Iggy had a bout of tonsilitis at five years old that sent his temperature soaring.

It went so high that I called Oliver and told him he had to come and get us to take us to the hospital.

I was exhausted from lack of sleep and didn’t trust myself to drive.

After two doses of antibiotics, Iggy was his usual self and I felt like I might never recover. I’m sure that’s what happened with Sandy.

When I pull up outside Sandy’s house, it’s started raining, making it hard to see.

Checking her address again, I make sure I have the right number and then I wait in my car, watching the house.

The home is typical of the older suburb with red bricks and white painted timber window frames.

Red roof tiles look like they need to be repainted but the front garden is nicely done with a stone path and flower beds surrounded by wood palings.

There aren’t a lot of flowers but I’m sure there will be in the spring.

I wonder if when she was at school, this is where she expected to end up, and then I chide myself for the unkind thought.

As I watch, a black Toyota pulls into the driveway and the driver’s door opens. I slouch a little in my seat, certain that this is Sandy and not wanting her to see me.

But it’s not Sandy who gets out of the car. It’s Mike. He moves quickly, opening the back passenger doors and getting the children out of the car. I watch as the children – a little boy who looks exactly like Mike and a little girl who shares Sandy’s delicate features –run for the front door.
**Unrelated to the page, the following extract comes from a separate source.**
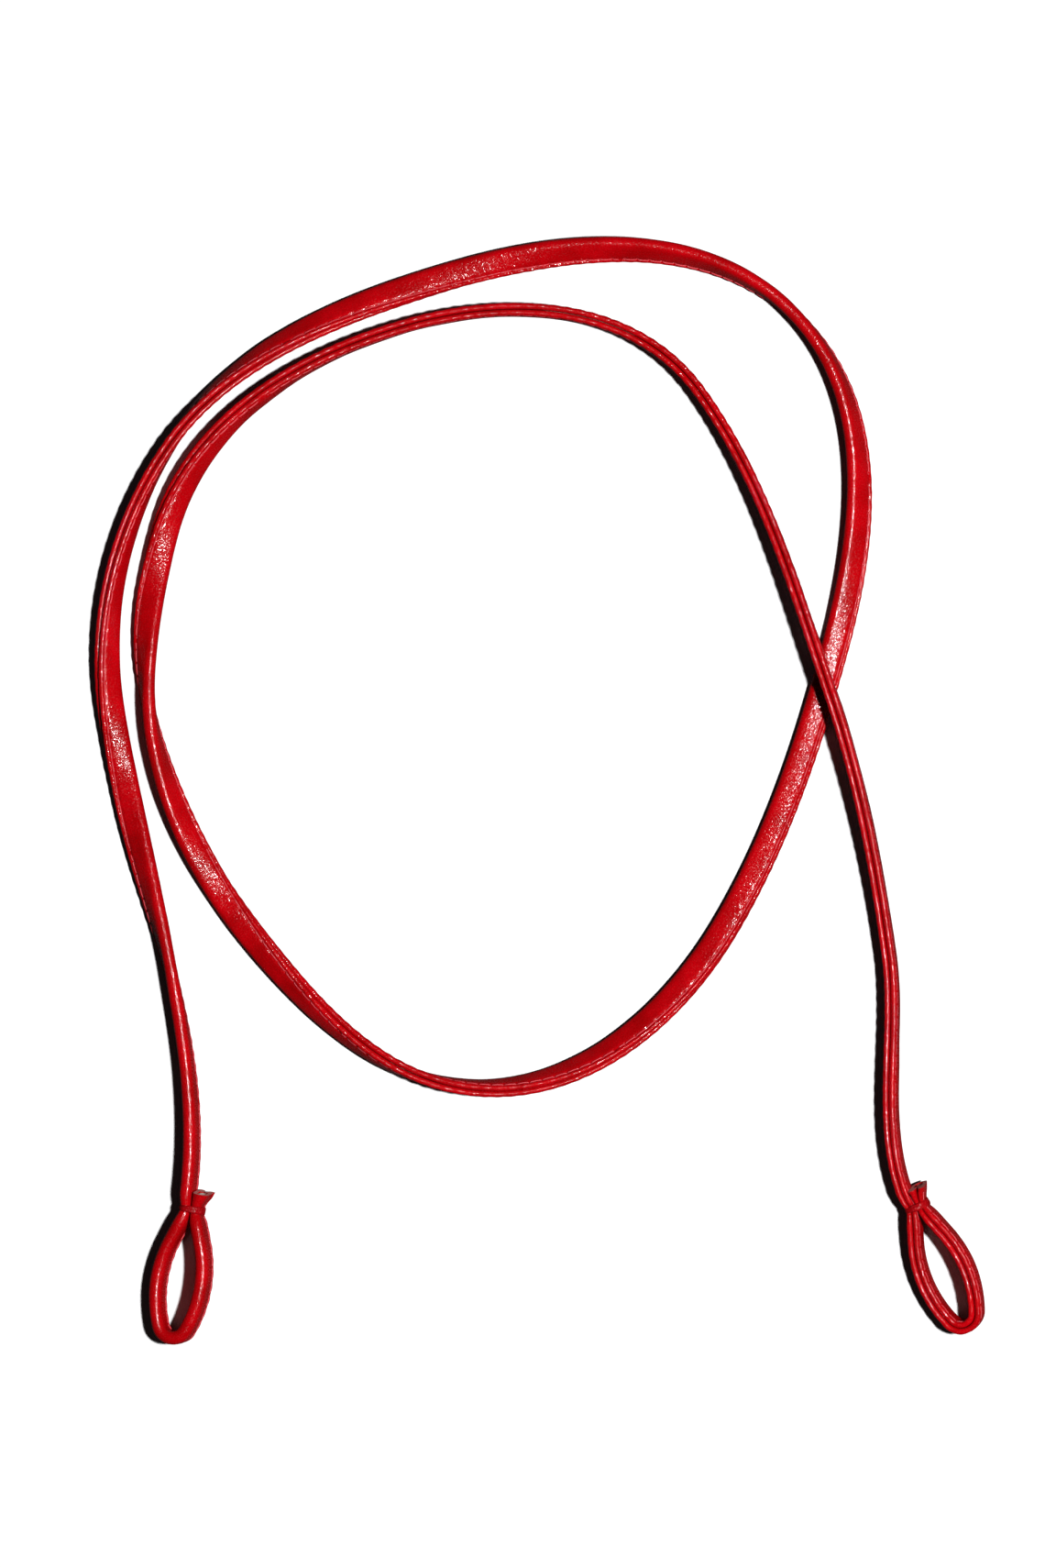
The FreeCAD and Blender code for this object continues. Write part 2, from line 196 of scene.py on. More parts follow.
def section_from_cad(threads, core, place, run):
    """The middle of the strap's section and its u, from the two seam threads and the core."""
    seam = crossings(threads, place, run)
    offsets = seam - seam.mean(0)
    far = offsets[np.argmax(np.linalg.norm(offsets, axis=1))]
    one, other = seam[offsets @ far > 0].mean(0), seam[offsets @ far <= 0].mean(0)
    through = unit(one - other)
    middle = (one + other) / 2
    across = middle - crossings(core, place, run).mean(0)
    across = unit(across - through * (across @ through))
    return middle - across * SEAM_U, across


def strap_line(spacing=9 * MM, margin=6 * MM):
    """Middles and u directions along the strap between the two necks."""
    places, runs = stations()
    middles, across = [], []
    for n in range(len(places) - 1):
        threads = node_edges("seam_thread_{:02d}".format(n + 1))
        core = node_edges("core_{:02d}".format(n + 1))
        span = np.linalg.norm(places[n + 1] - places[n])
        for t in np.linspace(margin / span, 1 - margin / span, round(span / spacing)):
            place, run = plan_curve(places[n], places[n + 1], runs[n], runs[n + 1], t)
            middle, u = section_from_cad(threads, core, place, run)
            middles.append(middle)
            across.append(u)
    return np.array(middles), np.array(across), places, runs


def neck_frame(n, places, runs):
    """Place, way out along the eye, u and sideways direction at the neck of an eye."""
    side = -np.array(frame["joints"][n]["axis"])
    out = runs[n] if n else -runs[n]
    return places[n], out, unit(np.cross(runs[n], side)), unit(side)


def eye_turtle(step=1.0 * MM):
    """The eye's line in its own plane, (along, sideways), from the neck round to the stub's end."""
    widened = NECK_OFFSET + NECK_RADIUS * (1 - math.cos(EYE_SPREAD)) + EYE_LEG * math.sin(EYE_SPREAD)
    closing = math.acos((EYE_FLANK * math.cos(EYE_SPREAD) - widened) / (EYE_FLANK - EYE_TIP))
    start = (NECK_STRAIGHT, 0)
    splay = (NECK_RADIUS * EYE_SPREAD, -EYE_SPREAD)
    leg = (EYE_LEG, 0)
    flank = (EYE_FLANK * (EYE_SPREAD + closing), EYE_SPREAD + closing)
    tip = (EYE_TIP * (math.pi - 2 * closing), math.pi - 2 * closing)
    moves = (start, splay, leg, flank, tip, flank, leg, splay, (NECK_STRAIGHT + STUB, 0))
    points = [np.array([0.0, -NECK_OFFSET])]
    heading = 0.0
    for length, turn in moves:
        count = max(2, round(length / step))
        for _ in range(count):
            heading += turn / count / 2
            chord = length / count
            points.append(points[-1] + chord * np.array([math.cos(heading), math.sin(heading)]))
            heading += turn / count / 2
    return np.array(points)


def eye_line(n, places, runs):
    """Middles and u directions of an eye, from the neck outwards."""
    place, out, u, side = neck_frame(n, places, runs)
    plan = eye_turtle()
    points = place + side * NECK_OFFSET + np.outer(plan[:, 0], out) + np.outer(plan[:, 1], side)
    return points, np.repeat([u], len(points), axis=0)


class Line:
    """The whole strap: its middle and section directions at any s."""

    def __init__(self):
        middles, across, places, runs = strap_line()
        left, left_u = eye_line(0, places, runs)
        right, right_u = eye_line(len(places) - 1, places, runs)
        points = np.vstack([left[::-1], middles, right])
        self.across = np.vstack([left_u[::-1], across, right_u])
        self.points = points
        self.s = np.concatenate([[0], np.cumsum(np.linalg.norm(np.diff(points, axis=0), axis=1))])
        self.slopes = self.tangents(self.points)
        self.u_slopes = self.tangents(self.across)
        self.left_neck = self.s[len(left) - 1]
        self.right_neck = self.s[len(left) + len(middles)]
        self.end = self.s[-1]
        self.places, self.runs = places, runs

    def tangents(self, values):
        """Slope of each value along s, from the circle through its neighbours."""
        gaps = np.diff(self.s)[:, None]
        rates = np.diff(values, axis=0) / gaps
        inner = (rates[:-1] * gaps[1:] + rates[1:] * gaps[:-1]) / (gaps[:-1] + gaps[1:])
        return np.vstack([rates[:1], inner, rates[-1:]])

    def blend(self, values, slopes, s):
        k = np.clip(np.searchsorted(self.s, s) - 1, 0, len(self.s) - 2)
        span = (self.s[k + 1] - self.s[k])[:, None]
        t = (s[:, None] - self.s[k][:, None]) / span
        return (
            values[k] * (2 * t**3 - 3 * t**2 + 1) + slopes[k] * span * (t**3 - 2 * t**2 + t)
            + values[k + 1] * (3 * t**2 - 2 * t**3) + slopes[k + 1] * span * (t**3 - t**2)
        )

    def frames(self, s):
        """Middle, u and v at each s."""
        nudge = 0.2 * MM
        low, high = np.clip(s - nudge, 0, self.end), np.clip(s + nudge, 0, self.end)
        middle = self.blend(self.points, self.slopes, s)
        run = unit(self.blend(self.points, self.slopes, high) - self.blend(self.points, self.slopes, low))
        u = self.blend(self.across, self.u_slopes, s)
        u = unit(u - run * np.sum(u * run, axis=1, keepdims=True))
        return middle, u, np.cross(u, run)

    def nearest(self, place):
        """s of the strap's middle that is nearest to a place, between the necks."""
        inside = (self.s >= self.left_neck - MM) & (self.s <= self.right_neck + MM)
        fine = np.linspace(self.s[inside][0], self.s[inside][-1], 6000)
        points = self.blend(self.points, self.slopes, fine)
        return fine[np.argmin(np.linalg.norm(points - place, axis=1))]


line = Line()


# ---- where the binding pinches the legs, and the flare of the stubs ----

LEFT_PINCHES = (line.left_neck - BINDING_PLACE, STUB + BINDING_PLACE)
RIGHT_PINCHES = (line.right_neck + BINDING_PLACE, line.end - STUB - BINDING_PLACE)


def bump(x, reach):
    return np.exp(-(x / reach) ** 2)


def pinch(s):
    """How much each leg is squeezed: 1 under the middle of a binding. The cut stub gives more."""
    leg = bump(s - LEFT_PINCHES[0], PINCH_REACH) + bump(s - RIGHT_PINCHES[0], PINCH_REACH)
    stub = bump(s - LEFT_PINCHES[1], PINCH_REACH) + bump(s - RIGHT_PINCHES[1], PINCH_REACH)
    return leg + STUB_SQUEEZE * stub


def from_cut_end(s):
    """Distance along the strap from the nearer cut end."""
    return np.minimum(s, line.end - s)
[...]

The children are not with Sandy so that ends my sick child theory. So where is she?

Mike and the children disappear into the house, the door slamming hard enough for me to hear it across the road. At least none of them even glanced in my direction.

What now?

I can leave it or I can go to the police.

What if nothing is wrong and Sandy is simply out?

Reporting a patient missing because she didn’t attend her therapy session will surely sound unhinged.

I should go home and forget about this but I can’t.

I need to know that this woman is okay. I can’t see another car anywhere but there is a single garage at the front so perhaps it’s in there?

I sit in my car for another five minutes, debating what I should do as the rain gets heavier.

When a small hailstone hits my car, I am tempted to drive away but something keeps me sitting there, and finally, I stop trying to reason myself out of action and open my car door, forgoing an umbrella and simply dashing through the rain to the front door of Sandy’s house.

On the covered front step, I take a deep breath and push down on the bell, listening as it chimes through the house.

No one comes and now the hail is really heavy. Perhaps he hasn’t heard the bell?

I push the bell again, hating that I’m here and that I feel the need to do this.

I should never have agreed to take on Sandy as a client.

I’ve never really worried so much about a client like this before.

My concern over her is taking up way more than my regulation fifteen minutes every day after work.

I’ve had a few patients who were in domestic violence situations before but those were emotional and financial abuse situations and I managed to help those women build up enough strength to leave their marriages or to confront their husbands.

And I was also absolutely certain those patients were telling the truth.

Most of my patients are people just struggling with being in the world and those around them.

Someone in actual physical danger is not something I have dealt with, even during my training.

The door opens, startling me from my thoughts.

‘Lana,’ says Mike.

‘Mike, I’m…’ Now that he is standing in front of me, I realise how silly this is. I have no idea who this man is or what he may be capable of. I should have just sent the police. ‘Sandy missed her appointment.’

‘Do you know where she is?’ he asks.

‘I was going to ask…’ I say, confused.

‘I don’t know where she is. She won’t answer her phone. Do you know where she is?’ he demands again.

Fear ripples through me. The man in front of me looks angry, and worried. Is it an act? Does he actually know where his wife is, and if so, what does that mean?

‘I don’t—’ I start to say and there is a huge clap of thunder.

‘Come in,’ says Mike, grabbing my arm and pulling me inside before I can move away, slamming the door behind me. My heart rate speeds up at the aggressive contact. I catch my breath. What on earth have I gotten myself into?